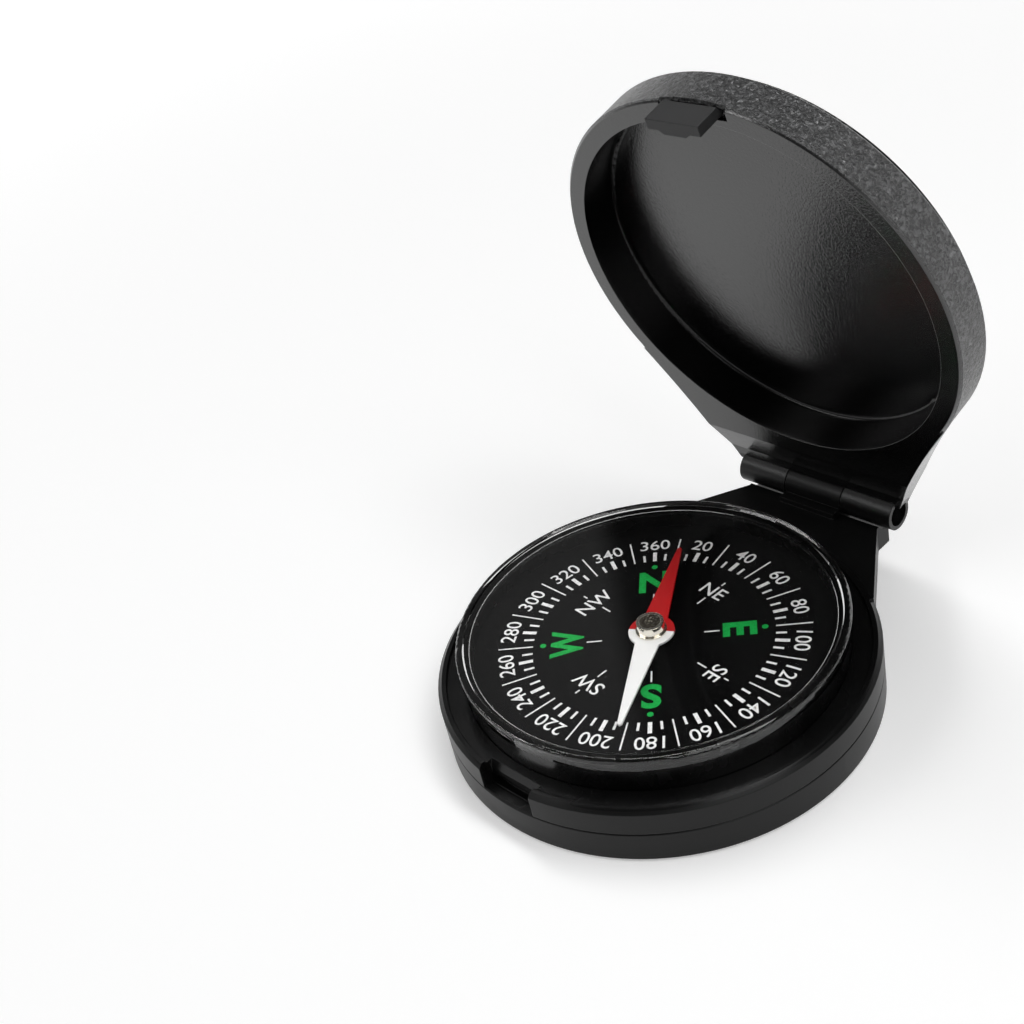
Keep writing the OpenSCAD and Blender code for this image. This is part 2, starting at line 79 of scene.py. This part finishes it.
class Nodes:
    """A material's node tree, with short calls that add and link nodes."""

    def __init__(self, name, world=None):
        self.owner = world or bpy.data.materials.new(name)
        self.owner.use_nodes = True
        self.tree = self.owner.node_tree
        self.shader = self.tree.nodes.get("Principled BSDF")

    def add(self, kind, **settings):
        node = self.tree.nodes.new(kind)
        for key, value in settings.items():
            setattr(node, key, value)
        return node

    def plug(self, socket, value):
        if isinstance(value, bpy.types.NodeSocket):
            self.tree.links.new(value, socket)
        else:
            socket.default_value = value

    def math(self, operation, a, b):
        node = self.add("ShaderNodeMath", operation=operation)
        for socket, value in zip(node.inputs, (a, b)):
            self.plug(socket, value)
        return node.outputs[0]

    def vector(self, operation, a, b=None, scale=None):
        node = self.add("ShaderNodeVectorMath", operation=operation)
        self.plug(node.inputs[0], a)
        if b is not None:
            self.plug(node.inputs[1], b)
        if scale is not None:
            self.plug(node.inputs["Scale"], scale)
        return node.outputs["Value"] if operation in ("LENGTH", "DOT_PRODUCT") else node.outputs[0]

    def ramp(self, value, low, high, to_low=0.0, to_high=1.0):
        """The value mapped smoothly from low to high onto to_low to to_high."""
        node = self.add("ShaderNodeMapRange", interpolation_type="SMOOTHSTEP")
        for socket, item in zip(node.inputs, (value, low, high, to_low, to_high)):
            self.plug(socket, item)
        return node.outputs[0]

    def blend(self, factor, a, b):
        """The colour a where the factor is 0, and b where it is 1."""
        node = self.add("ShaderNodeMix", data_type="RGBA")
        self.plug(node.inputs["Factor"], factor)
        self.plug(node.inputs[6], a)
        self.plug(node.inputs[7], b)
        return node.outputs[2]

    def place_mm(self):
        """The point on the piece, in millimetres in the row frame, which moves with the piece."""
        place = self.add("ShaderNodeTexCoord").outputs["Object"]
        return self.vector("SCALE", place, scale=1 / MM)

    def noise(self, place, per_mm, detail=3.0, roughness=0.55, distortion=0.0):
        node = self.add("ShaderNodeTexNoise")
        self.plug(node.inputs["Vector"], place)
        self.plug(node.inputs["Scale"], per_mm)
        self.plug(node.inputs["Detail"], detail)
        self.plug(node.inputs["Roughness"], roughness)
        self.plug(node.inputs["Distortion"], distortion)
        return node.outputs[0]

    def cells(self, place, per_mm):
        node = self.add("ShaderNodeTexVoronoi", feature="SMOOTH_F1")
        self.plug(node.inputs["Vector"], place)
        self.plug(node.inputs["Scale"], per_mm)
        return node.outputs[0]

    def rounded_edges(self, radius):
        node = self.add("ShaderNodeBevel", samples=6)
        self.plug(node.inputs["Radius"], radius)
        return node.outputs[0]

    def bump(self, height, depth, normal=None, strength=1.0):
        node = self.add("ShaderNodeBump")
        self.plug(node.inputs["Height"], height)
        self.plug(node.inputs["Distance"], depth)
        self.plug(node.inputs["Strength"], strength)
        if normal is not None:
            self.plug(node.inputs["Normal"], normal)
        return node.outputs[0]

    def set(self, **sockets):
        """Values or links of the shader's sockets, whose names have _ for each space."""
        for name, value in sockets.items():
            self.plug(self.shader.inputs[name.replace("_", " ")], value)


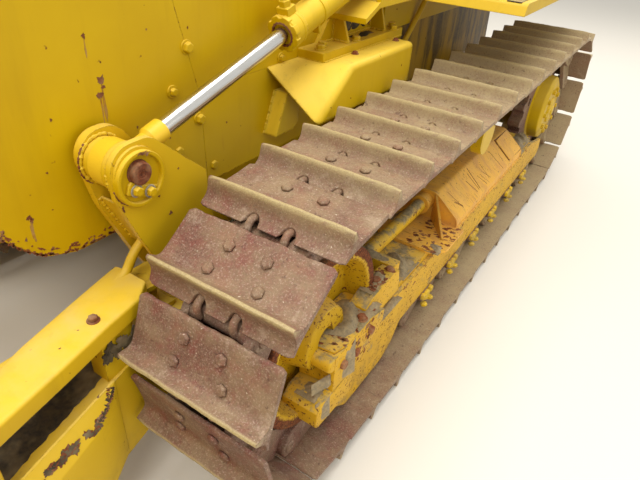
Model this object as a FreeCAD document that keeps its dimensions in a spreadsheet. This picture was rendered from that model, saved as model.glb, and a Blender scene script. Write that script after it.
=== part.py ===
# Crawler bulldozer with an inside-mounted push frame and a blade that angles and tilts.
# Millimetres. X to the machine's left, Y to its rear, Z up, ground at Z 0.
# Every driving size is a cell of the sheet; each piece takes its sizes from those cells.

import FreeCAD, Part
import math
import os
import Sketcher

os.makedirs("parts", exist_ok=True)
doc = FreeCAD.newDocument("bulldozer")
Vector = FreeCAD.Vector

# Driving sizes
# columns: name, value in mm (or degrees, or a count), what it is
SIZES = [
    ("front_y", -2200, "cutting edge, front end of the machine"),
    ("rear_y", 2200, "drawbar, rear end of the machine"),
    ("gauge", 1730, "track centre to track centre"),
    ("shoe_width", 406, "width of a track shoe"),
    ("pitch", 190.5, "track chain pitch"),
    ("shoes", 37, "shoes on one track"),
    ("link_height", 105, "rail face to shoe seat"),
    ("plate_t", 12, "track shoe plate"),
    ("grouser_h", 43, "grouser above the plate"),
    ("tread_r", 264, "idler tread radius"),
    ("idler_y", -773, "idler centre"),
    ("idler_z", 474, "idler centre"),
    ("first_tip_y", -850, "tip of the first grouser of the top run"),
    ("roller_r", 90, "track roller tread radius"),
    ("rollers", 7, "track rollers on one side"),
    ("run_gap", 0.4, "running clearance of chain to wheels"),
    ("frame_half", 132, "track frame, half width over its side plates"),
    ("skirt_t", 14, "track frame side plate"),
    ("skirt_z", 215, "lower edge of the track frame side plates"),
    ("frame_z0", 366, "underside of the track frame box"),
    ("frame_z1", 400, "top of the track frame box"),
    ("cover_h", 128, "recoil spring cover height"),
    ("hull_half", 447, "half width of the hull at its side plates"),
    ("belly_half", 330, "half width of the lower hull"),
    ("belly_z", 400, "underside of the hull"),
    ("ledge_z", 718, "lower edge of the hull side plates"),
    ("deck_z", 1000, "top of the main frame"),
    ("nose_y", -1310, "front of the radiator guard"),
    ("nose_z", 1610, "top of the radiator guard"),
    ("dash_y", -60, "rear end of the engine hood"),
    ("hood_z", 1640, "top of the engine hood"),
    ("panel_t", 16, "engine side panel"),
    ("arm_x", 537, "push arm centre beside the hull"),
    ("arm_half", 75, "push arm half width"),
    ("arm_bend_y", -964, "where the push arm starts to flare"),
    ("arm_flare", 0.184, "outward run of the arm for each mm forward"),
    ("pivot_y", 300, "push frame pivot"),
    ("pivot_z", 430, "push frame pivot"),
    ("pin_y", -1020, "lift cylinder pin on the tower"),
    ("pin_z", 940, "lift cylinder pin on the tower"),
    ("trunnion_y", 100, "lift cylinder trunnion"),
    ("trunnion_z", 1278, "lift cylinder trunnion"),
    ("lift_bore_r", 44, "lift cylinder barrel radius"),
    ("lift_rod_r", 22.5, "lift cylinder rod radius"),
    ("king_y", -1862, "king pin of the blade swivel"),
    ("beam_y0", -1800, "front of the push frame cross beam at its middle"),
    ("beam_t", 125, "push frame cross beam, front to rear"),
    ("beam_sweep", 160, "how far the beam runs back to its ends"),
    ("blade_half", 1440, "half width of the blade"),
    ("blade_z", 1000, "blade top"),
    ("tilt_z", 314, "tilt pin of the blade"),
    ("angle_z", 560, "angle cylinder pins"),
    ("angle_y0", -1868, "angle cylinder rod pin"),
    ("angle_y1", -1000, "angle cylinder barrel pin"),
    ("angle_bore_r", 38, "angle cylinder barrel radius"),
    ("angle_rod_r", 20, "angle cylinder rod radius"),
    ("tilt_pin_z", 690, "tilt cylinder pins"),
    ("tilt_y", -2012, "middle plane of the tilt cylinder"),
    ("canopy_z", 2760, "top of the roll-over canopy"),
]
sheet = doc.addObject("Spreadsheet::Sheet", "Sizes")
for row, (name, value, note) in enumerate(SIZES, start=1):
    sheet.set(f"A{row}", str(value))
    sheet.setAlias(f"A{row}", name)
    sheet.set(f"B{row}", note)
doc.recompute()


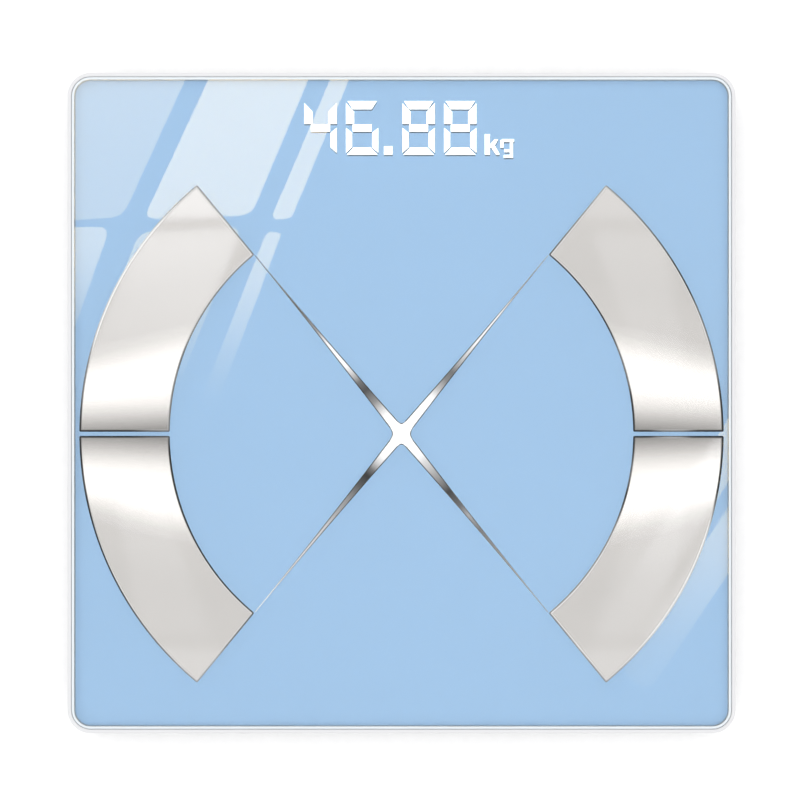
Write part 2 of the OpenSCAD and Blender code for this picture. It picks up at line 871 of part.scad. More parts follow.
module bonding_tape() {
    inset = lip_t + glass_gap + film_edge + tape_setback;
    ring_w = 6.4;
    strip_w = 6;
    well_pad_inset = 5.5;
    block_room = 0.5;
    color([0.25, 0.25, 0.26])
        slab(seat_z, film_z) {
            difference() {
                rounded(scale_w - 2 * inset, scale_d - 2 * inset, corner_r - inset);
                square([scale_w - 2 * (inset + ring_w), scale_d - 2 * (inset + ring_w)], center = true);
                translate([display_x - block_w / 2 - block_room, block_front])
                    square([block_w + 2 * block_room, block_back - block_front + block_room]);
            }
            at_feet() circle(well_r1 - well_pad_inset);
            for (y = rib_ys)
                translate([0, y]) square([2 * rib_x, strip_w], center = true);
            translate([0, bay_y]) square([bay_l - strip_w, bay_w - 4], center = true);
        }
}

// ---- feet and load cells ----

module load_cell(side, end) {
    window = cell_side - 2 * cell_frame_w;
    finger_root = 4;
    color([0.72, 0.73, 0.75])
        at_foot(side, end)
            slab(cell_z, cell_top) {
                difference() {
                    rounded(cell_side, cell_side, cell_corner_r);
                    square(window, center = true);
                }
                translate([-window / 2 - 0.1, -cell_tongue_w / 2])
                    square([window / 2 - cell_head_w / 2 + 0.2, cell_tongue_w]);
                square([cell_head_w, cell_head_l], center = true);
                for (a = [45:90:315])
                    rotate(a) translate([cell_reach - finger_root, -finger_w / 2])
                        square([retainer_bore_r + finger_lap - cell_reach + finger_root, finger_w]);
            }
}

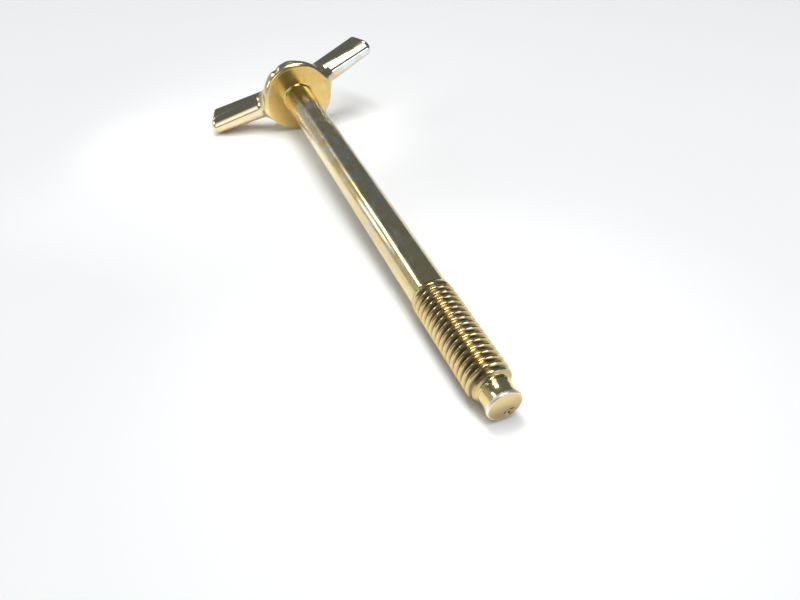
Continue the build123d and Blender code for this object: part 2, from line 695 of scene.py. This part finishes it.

******

EXERCISE DETAILS:
Quote exactly the lines running from the start of the listing above through the line where "node tree, with" is found, and output no other lines.

EXERCISE RESULT:
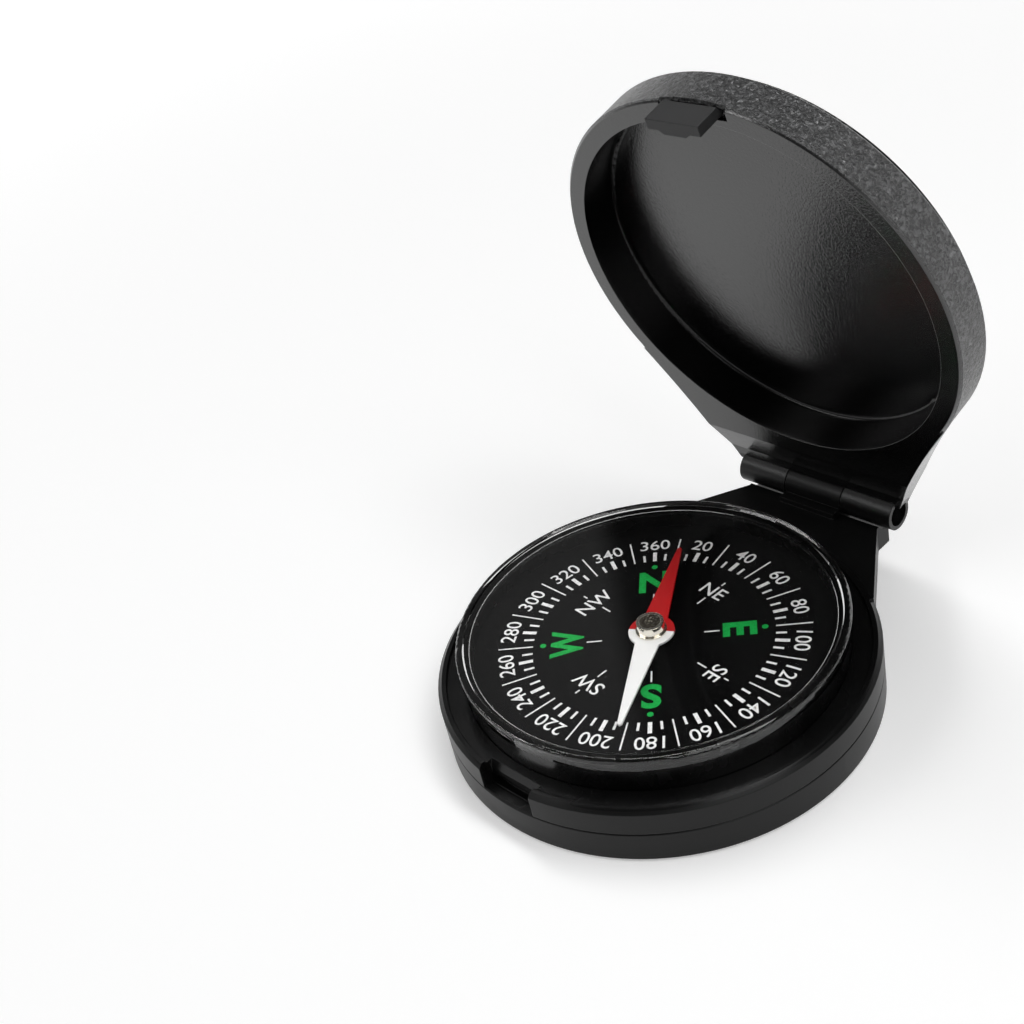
Keep writing the OpenSCAD and Blender code for this image. This is part 2, starting at line 79 of scene.py. This part finishes it.
class Nodes:
    """A material's node tree, with short calls that add and link nodes."""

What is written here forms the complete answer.